San Diego Convention Center
The consulting firm of Convention, Sports and Leisure International has come out with a $90,000 study telling San Diego that if it builds a contiguous convention-center expansion, it will gain $157.1 million in direct convention-attendee spending.
According to the study (paid for by the convention center, City of San Diego, and JMI Realty — the realty arm of John Moores's empire), annual hotel-room nights generated by the expanded center are projected to rise from an average of 926,000 over the past seven years to 1.2 million. Direct attendee spending will rise from $576 million a year to $733 million.
San Diego's leadership is accepting these forecasts as word from on high. But it is time to look at the track record of Convention, Sports and Leisure International. The book, Convention Center Follies, by Heywood Sanders, the ranking expert on convention centers, sheds light on this record, as well as the record of other consulting firms that tell cities what they should do about their convention centers. The advice is almost invariably, "Expand it!" despite a glut in the industry that is forcing centers to slash their prices by 50 percent. San Diego's center is slashing its prices by that much, too.
Here are just three examples of the record of Convention, Sports and Leisure. It told Washington DC that if it expanded, it would enjoy 654,632 room nights in 2006. The actual figure was 455,379; last year, it was down to 375,000.
The consulting firm told Philadelphia that if it expanded, its 2012 room-night count would be 786,000; the actual figure was 431,000 and last year it dropped below 400,000.
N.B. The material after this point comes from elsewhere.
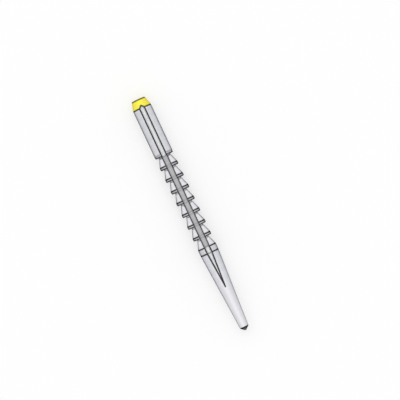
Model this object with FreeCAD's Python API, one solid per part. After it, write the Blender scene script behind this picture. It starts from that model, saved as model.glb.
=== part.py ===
"""Prefabricated root canal post, turned from one stainless rod and lying on its side.

The post runs along +X. Its plain grooved head is at the -X end, then come a stack of cone barbs, a collar
and a long plain taper to the blunt tip. The head's end cone carries a coat of yellow lacquer, the size
code. Two straight vent channels, on opposite sides, let the cement escape. The post rests on the two
edges of its lower channel, and the origin is on that surface, below the middle of its length.
Sizes are in millimetres.
"""

import FreeCAD, Part
import math
import os

from FreeCAD import Vector

# The turned blank, from the head's end face to the tip.
overall_length = 15.0
body_diameter = 1.14
end_face_diameter = 0.826
end_cone_length = 0.553
shoulder_station = 3.66
shoulder_bevel_length = 0.135
shoulder_bevel_depth = 0.018
barb_count = 8
barb_pitch = 0.763
neck_diameter = 0.70
lip_length = 0.17
lip_round = 0.055
collar_length = 0.38
tip_diameter = 0.53
tip_point_length = 0.19
tip_flat_diameter = 0.09

# The coat of lacquer, which fills a shallow recess round the end cone and over the end face.
lacquer_thickness = 0.03

# The vent channels: a V groove along head, collar and taper, and a deeper slot along the barbs.
channel_count = 2
channel_width = 0.30
groove_angle = 100.0
groove_nose_radius = 0.04
groove_lift_angle = 31.9
slot_floor_radius = 0.28

# How far a cutter reaches outside the blank.
cutter_clearance = 0.4

body_radius = body_diameter / 2
end_face_radius = end_face_diameter / 2
neck_radius = neck_diameter / 2
tip_radius = tip_diameter / 2
tip_flat_radius = tip_flat_diameter / 2

# Stations along the axis, from the head's end face.
collar_station = shoulder_station + barb_count * barb_pitch - lip_length
taper_station = collar_station + collar_length
point_station = overall_length - tip_point_length

# The recessed end cone lies one coat's thickness under the lacquered one.
end_cone_slope = math.atan2(body_radius - end_face_radius, end_cone_length)
recess_depth = lacquer_thickness / math.cos(end_cone_slope)
recessed_rim_radius = body_radius - recess_depth
recessed_end_radius = end_face_radius - recess_depth + lacquer_thickness * math.tan(end_cone_slope)

# The channels' edges lie on the outside diameter, this far above and below the axis.
edge_height = math.sqrt(body_radius**2 - (channel_width / 2) ** 2)


def line(start, end):
    """A straight edge of the half profile, between two (station, radius) points."""
    return Part.LineSegment(Vector(start[0], start[1], 0), Vector(end[0], end[1], 0)).toShape()


def polyline(points):
    """Straight edges through the points, in order."""
    return [line(a, b) for a, b in zip(points, points[1:])]


def lip_corner(rim, back):
    """A lip's rounded corner: a quarter circle from its land (rim) in to its back face (back)."""
    bulge = lip_round * math.sqrt(0.5)
    middle = Vector(rim[0] + bulge, back[1] + bulge, 0)
    return Part.Arc(Vector(rim[0], rim[1], 0), middle, Vector(back[0], back[1], 0)).toShape()


def turned(edges):
    """A closed half profile swung round the axis, in two halves that meet at the post's widest lines."""
    half = Part.Face(Part.Wire(edges)).revolve(Vector(0, 0, 0), Vector(1, 0, 0), 180)
    other_half = half.copy()
    other_half.rotate(Vector(0, 0, 0), Vector(1, 0, 0), 180)
    return half.fuse(other_half)


def head_profile():
    """The end face and end cone, recessed for the lacquer, the plain shank and the bevelled shoulder."""
    return polyline([
        (lacquer_thickness, 0),
        (lacquer_thickness, recessed_end_radius),
        (end_cone_length, recessed_rim_radius),
        (end_cone_length, body_radius),
        (shoulder_station - shoulder_bevel_length, body_radius),
        (shoulder_station, body_radius - shoulder_bevel_depth),
        (shoulder_station, neck_radius),
    ])


def barb_profile(index):
    """One barb: a cone that widens towards the tip, a lip with a rounded corner, and a square back face."""
    start = shoulder_station + index * barb_pitch
    back = start + barb_pitch
    lip_edge = (back - lip_length, body_radius)
    rim = (back - lip_round, body_radius)
    corner_end = (back, body_radius - lip_round)
    edges = polyline([(start, neck_radius), lip_edge, rim])
    edges.append(lip_corner(rim, corner_end))
    edges.append(line(corner_end, (back, neck_radius)))
    return edges


def apical_profile():
    """The last cone, which runs into the collar, then the plain taper and the blunt point."""
    return polyline([
        (shoulder_station + (barb_count - 1) * barb_pitch, neck_radius),
        (collar_station, body_radius),
        (taper_station, body_radius),
        (point_station, tip_radius),
        (overall_length, tip_flat_radius),
        (overall_length, 0),
    ])


def turned_blank():
    """The whole post as it leaves the lathe, before its channels are milled."""
    edges = head_profile()
    for index in range(barb_count - 1):
        edges += barb_profile(index)
    edges += apical_profile()
    edges.append(line((overall_length, 0), (lacquer_thickness, 0)))
    return turned(edges)


def lacquer_blank():
    """The coat over the end cone and face, flush with the shank, before the channels cut it."""
    return turned(polyline([
        (0, 0),
        (0, end_face_radius),
        (end_cone_length, body_radius),
        (end_cone_length, recessed_rim_radius),
        (lacquer_thickness, recessed_end_radius),
        (lacquer_thickness, 0),
        (0, 0),
    ]))


def groove_section():
    """The V cutter's section at the end cone's rim, square to the axis: two flanks and a round nose."""
    half_angle = math.radians(groove_angle / 2)
    apex = edge_height - channel_width / 2 / math.tan(half_angle)
    nose_centre = apex + groove_nose_radius / math.sin(half_angle)
    top = body_radius + cutter_clearance
    reach = (top - apex) * math.tan(half_angle)
    touch_y = groove_nose_radius * math.cos(half_angle)
    touch_z = nose_centre - groove_nose_radius * math.sin(half_angle)
    left_top = Vector(end_cone_length, -reach, top)
    left_touch = Vector(end_cone_length, -touch_y, touch_z)
    bottom = Vector(end_cone_length, 0, nose_centre - groove_nose_radius)
    right_touch = Vector(end_cone_length, touch_y, touch_z)
    right_top = Vector(end_cone_length, reach, top)
    return Part.Face(Part.Wire([
        Part.LineSegment(left_top, left_touch).toShape(),
        Part.Arc(left_touch, bottom, right_touch).toShape(),
        Part.LineSegment(right_touch, right_top).toShape(),
        Part.LineSegment(right_top, left_top).toShape(),
    ]))


def groove_cutter():
    """The V cutter's path: lifted out through the end cone, and level from its rim past the run-out."""
    section = groove_section()
    lift_length = cutter_clearance / math.tan(math.radians(groove_lift_angle))
    lifted = section.extrude(Vector(-lift_length, 0, cutter_clearance))
    level = section.extrude(Vector(overall_length, 0, 0))
    return level.fuse(lifted)


def slot_cutter():
    """The deeper slot through the barbs, from the head's shoulder to the collar."""
    corner = Vector(shoulder_station, -channel_width / 2, slot_floor_radius)
    height = body_radius + cutter_clearance - slot_floor_radius
    return Part.makeBox(collar_station - shoulder_station, channel_width, height, corner)


def channel_cutters():
    """Both cutters, repeated round the axis."""
    cutters = []
    for index in range(channel_count):
        for cutter in (groove_cutter(), slot_cutter()):
            cutter.rotate(Vector(0, 0, 0), Vector(1, 0, 0), 360.0 * index / channel_count)
            cutters.append(cutter)
    return cutters


def at_rest(shape):
    """Puts the post's middle over the origin, on the edges of its lower channel."""
    placed = shape.copy()
    placed.translate(Vector(-overall_length / 2, 0, edge_height))
    return placed


def main():
    cutters = channel_cutters()
    pieces = {
        "post": turned_blank().cut(cutters),
        "colour_code_lacquer": lacquer_blank().cut(cutters),
    }
    os.makedirs("parts", exist_ok=True)
    for name, shape in pieces.items():
        solid = at_rest(shape).Solids[0]
        solid.exportStep(f"parts/{name}.step")
        box = solid.BoundBox
        print(name, "solids", len(shape.Solids), "valid", solid.isValid(), "faces", len(solid.Faces))
        print("  volume", round(solid.Volume, 4), "mm3, x", round(box.XMin, 3), round(box.XMax, 3))
        print("  y", round(box.YMin, 3), round(box.YMax, 3), ", z", round(box.ZMin, 3), round(box.ZMax, 3))


main()
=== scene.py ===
import math

import bmesh
import bpy
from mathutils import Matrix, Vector


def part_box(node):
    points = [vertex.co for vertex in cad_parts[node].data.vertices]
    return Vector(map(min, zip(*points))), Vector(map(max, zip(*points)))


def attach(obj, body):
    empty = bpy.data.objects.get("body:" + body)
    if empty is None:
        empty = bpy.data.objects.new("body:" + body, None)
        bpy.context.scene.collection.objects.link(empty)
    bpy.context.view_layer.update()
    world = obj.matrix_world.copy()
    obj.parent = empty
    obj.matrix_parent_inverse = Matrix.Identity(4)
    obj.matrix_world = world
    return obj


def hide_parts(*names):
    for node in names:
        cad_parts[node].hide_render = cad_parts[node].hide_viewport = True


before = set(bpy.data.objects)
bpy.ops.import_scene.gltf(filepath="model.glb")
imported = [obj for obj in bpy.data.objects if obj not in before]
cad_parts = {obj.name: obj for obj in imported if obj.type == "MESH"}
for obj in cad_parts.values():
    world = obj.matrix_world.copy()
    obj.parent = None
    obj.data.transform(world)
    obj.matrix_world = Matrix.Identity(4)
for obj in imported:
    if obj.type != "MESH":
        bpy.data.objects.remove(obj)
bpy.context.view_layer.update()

# The post itself is one length of stainless rod, turned to a plain head, a stack of cone barbs, a collar
# and a long taper. Its end cone is turned a coat's thickness under size, to take the lacquer. It is
# modelled in millimetres from the head's end face along +X, and brought to metres when it is whole.
overall_length = 15.0
body_radius = 0.57
end_face_radius = 0.413
end_cone_length = 0.553
shoulder_station = 3.66
shoulder_bevel_length = 0.135
shoulder_bevel_depth = 0.018
barb_count = 8
barb_pitch = 0.763
neck_radius = 0.35
lip_length = 0.17
lip_round = 0.055
collar_length = 0.38
tip_radius = 0.265
tip_point_length = 0.19
tip_flat_radius = 0.045
lacquer_thickness = 0.03
channel_half_width = 0.15
groove_angle = math.radians(100)
groove_nose_radius = 0.04
groove_lift_angle = math.radians(31.9)
slot_floor_radius = 0.28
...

How did the consultant get it so wrong in Philadelphia? Well, the city's largest convention regularly is the Federal Office Systems Expo. In 2003, the firm told Philadelphia that this event would show total annual attendance of 60,000 into the future. According to Sanders's book, the event attracted 20,951 attendees in 2006. "By 2010, it was down to 13,398," says the book. "The 2011 edition attracted a mere 8,160." But Philadelphia's expectation for booming room nights was based on the prediction that attendance would be 60,000 into the future.
Another example: when Convention, Sports and Leisure International was concocting its forecast for Washington DC, it "assumed that each and every convention attendee stayed in the Washington metro area more than three days, with three nights' spending on hotel rooms — a total of more than $1000 in spending for each attendee." But for fiscal 2010, a total of 267,000 attendees produced just 274,379 room nights — "a far cry from an average stay of three or more days," says the book. Indeed, to me, the 2010 number suggests an average room-night stay of a little over one night.
I called Sanders, a professor at the University of Texas San Antonio. He pointed out what is going on in the industry: in 2008, the biotech industry trade group BIO International had attendance of 20,108 at its huddle in San Diego. Last year in San Diego, attendance was 15,667. Overall convention attendance rises slightly over time but the amount of new convention space zooms. Consulting firms tell cities that they must expand because other centers are expanding. The industry itself admits that it is greatly overbuilt — the reason for the price-slashing. But the consultants keep telling cities to expand into a glut.
"It is not plausible that every one of these centers could do better by expanding," Sanders says. And they aren't doing better. The consultants "only look at the demand side. They don't look at the supply side."
In my opinion, that's because the consultants know that the industry is oversupplied, but they don't want to look at the facts. If they admitted the truth, what would happen to their business?